Data segment:
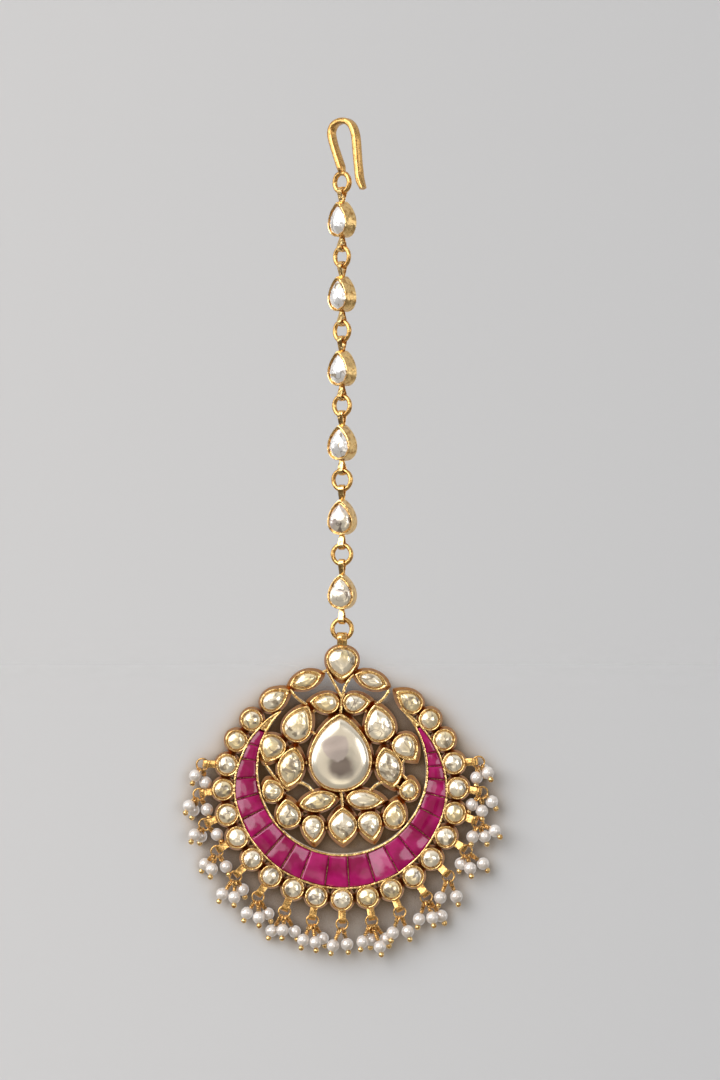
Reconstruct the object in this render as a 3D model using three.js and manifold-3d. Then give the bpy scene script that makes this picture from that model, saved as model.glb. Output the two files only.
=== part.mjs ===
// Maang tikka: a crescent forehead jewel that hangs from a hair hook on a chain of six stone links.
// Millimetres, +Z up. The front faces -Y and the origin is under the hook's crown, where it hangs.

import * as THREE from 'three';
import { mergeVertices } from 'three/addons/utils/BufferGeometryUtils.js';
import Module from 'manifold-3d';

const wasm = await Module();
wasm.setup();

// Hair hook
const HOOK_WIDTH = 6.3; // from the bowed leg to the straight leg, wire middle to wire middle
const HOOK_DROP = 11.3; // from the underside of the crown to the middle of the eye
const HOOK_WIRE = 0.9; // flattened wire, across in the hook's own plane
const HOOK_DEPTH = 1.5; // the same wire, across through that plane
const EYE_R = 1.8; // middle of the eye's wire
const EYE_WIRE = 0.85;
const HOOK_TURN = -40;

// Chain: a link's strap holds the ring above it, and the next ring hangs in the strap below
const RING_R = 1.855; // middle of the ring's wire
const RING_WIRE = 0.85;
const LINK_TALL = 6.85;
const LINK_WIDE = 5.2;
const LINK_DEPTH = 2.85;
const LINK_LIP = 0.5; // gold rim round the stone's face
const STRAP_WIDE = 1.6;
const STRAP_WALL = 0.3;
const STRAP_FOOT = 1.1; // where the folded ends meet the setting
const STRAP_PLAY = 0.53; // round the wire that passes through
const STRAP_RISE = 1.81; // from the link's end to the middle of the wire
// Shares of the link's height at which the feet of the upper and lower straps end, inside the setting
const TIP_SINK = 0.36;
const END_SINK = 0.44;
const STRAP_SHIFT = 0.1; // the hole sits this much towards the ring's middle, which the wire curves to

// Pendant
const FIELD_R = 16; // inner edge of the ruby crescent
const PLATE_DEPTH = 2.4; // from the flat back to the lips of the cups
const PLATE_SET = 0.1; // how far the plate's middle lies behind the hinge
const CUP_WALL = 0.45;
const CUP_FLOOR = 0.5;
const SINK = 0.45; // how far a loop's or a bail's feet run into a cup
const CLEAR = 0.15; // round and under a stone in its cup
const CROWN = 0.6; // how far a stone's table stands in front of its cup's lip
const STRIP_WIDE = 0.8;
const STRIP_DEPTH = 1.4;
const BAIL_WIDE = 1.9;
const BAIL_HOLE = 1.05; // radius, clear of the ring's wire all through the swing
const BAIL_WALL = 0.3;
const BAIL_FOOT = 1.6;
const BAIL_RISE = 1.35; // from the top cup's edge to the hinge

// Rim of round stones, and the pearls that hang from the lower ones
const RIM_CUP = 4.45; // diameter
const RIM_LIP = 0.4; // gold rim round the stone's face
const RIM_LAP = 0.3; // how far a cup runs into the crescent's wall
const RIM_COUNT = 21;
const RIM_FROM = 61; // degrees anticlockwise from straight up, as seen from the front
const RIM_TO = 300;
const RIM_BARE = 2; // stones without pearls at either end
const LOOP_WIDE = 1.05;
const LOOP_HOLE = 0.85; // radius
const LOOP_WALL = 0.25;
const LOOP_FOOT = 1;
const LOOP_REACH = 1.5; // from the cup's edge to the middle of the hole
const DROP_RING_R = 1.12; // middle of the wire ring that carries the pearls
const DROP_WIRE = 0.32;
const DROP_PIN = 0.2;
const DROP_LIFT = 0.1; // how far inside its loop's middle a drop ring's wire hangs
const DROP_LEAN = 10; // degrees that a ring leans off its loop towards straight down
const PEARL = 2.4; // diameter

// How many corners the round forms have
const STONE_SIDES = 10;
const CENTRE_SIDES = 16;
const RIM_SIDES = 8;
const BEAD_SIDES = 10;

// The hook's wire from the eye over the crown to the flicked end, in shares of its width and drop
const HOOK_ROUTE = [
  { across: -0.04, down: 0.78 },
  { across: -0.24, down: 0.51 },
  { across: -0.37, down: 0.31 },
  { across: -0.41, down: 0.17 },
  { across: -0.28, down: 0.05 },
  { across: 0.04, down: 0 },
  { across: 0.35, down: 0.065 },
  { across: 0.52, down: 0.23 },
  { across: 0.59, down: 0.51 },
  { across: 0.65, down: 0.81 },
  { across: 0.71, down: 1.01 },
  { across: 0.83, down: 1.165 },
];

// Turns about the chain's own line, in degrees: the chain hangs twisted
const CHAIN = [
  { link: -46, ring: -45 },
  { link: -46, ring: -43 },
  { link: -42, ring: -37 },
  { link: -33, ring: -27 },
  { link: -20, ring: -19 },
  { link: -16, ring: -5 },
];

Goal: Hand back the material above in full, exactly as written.

Complete answer:
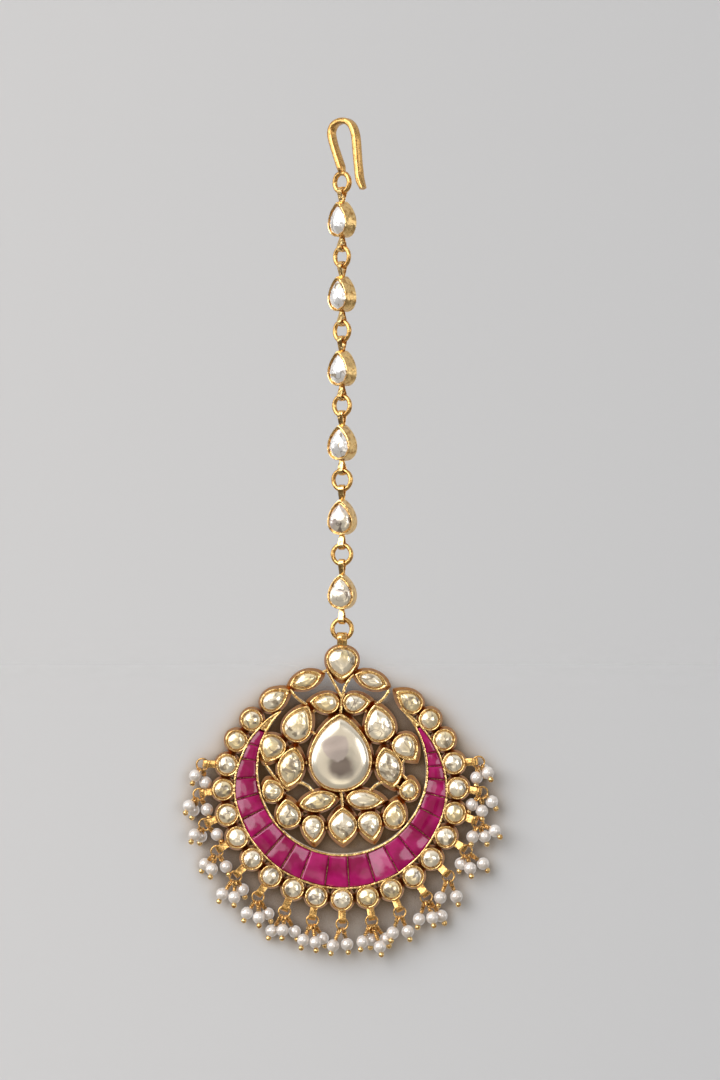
Reconstruct the object in this render as a 3D model using three.js and manifold-3d. Then give the bpy scene script that makes this picture from that model, saved as model.glb. Output the two files only.
=== part.mjs ===
// Maang tikka: a crescent forehead jewel that hangs from a hair hook on a chain of six stone links.
// Millimetres, +Z up. The front faces -Y and the origin is under the hook's crown, where it hangs.

import * as THREE from 'three';
import { mergeVertices } from 'three/addons/utils/BufferGeometryUtils.js';
import Module from 'manifold-3d';

const wasm = await Module();
wasm.setup();

// Hair hook
const HOOK_WIDTH = 6.3; // from the bowed leg to the straight leg, wire middle to wire middle
const HOOK_DROP = 11.3; // from the underside of the crown to the middle of the eye
const HOOK_WIRE = 0.9; // flattened wire, across in the hook's own plane
const HOOK_DEPTH = 1.5; // the same wire, across through that plane
const EYE_R = 1.8; // middle of the eye's wire
const EYE_WIRE = 0.85;
const HOOK_TURN = -40;

// Chain: a link's strap holds the ring above it, and the next ring hangs in the strap below
const RING_R = 1.855; // middle of the ring's wire
const RING_WIRE = 0.85;
const LINK_TALL = 6.85;
const LINK_WIDE = 5.2;
const LINK_DEPTH = 2.85;
const LINK_LIP = 0.5; // gold rim round the stone's face
const STRAP_WIDE = 1.6;
const STRAP_WALL = 0.3;
const STRAP_FOOT = 1.1; // where the folded ends meet the setting
const STRAP_PLAY = 0.53; // round the wire that passes through
const STRAP_RISE = 1.81; // from the link's end to the middle of the wire
// Shares of the link's height at which the feet of the upper and lower straps end, inside the setting
const TIP_SINK = 0.36;
const END_SINK = 0.44;
const STRAP_SHIFT = 0.1; // the hole sits this much towards the ring's middle, which the wire curves to

// Pendant
const FIELD_R = 16; // inner edge of the ruby crescent
const PLATE_DEPTH = 2.4; // from the flat back to the lips of the cups
const PLATE_SET = 0.1; // how far the plate's middle lies behind the hinge
const CUP_WALL = 0.45;
const CUP_FLOOR = 0.5;
const SINK = 0.45; // how far a loop's or a bail's feet run into a cup
const CLEAR = 0.15; // round and under a stone in its cup
const CROWN = 0.6; // how far a stone's table stands in front of its cup's lip
const STRIP_WIDE = 0.8;
const STRIP_DEPTH = 1.4;
const BAIL_WIDE = 1.9;
const BAIL_HOLE = 1.05; // radius, clear of the ring's wire all through the swing
const BAIL_WALL = 0.3;
const BAIL_FOOT = 1.6;
const BAIL_RISE = 1.35; // from the top cup's edge to the hinge

// Rim of round stones, and the pearls that hang from the lower ones
const RIM_CUP = 4.45; // diameter
const RIM_LIP = 0.4; // gold rim round the stone's face
const RIM_LAP = 0.3; // how far a cup runs into the crescent's wall
const RIM_COUNT = 21;
const RIM_FROM = 61; // degrees anticlockwise from straight up, as seen from the front
const RIM_TO = 300;
const RIM_BARE = 2; // stones without pearls at either end
const LOOP_WIDE = 1.05;
const LOOP_HOLE = 0.85; // radius
const LOOP_WALL = 0.25;
const LOOP_FOOT = 1;
const LOOP_REACH = 1.5; // from the cup's edge to the middle of the hole
const DROP_RING_R = 1.12; // middle of the wire ring that carries the pearls
const DROP_WIRE = 0.32;
const DROP_PIN = 0.2;
const DROP_LIFT = 0.1; // how far inside its loop's middle a drop ring's wire hangs
const DROP_LEAN = 10; // degrees that a ring leans off its loop towards straight down
const PEARL = 2.4; // diameter

// How many corners the round forms have
const STONE_SIDES = 10;
const CENTRE_SIDES = 16;
const RIM_SIDES = 8;
const BEAD_SIDES = 10;

// The hook's wire from the eye over the crown to the flicked end, in shares of its width and drop
const HOOK_ROUTE = [
  { across: -0.04, down: 0.78 },
  { across: -0.24, down: 0.51 },
  { across: -0.37, down: 0.31 },
  { across: -0.41, down: 0.17 },
  { across: -0.28, down: 0.05 },
  { across: 0.04, down: 0 },
  { across: 0.35, down: 0.065 },
  { across: 0.52, down: 0.23 },
  { across: 0.59, down: 0.51 },
  { across: 0.65, down: 0.81 },
  { across: 0.71, down: 1.01 },
  { across: 0.83, down: 1.165 },
];

// Turns about the chain's own line, in degrees: the chain hangs twisted
const CHAIN = [
  { link: -46, ring: -45 },
  { link: -46, ring: -43 },
  { link: -42, ring: -37 },
  { link: -33, ring: -27 },
  { link: -20, ring: -19 },
  { link: -16, ring: -5 },
];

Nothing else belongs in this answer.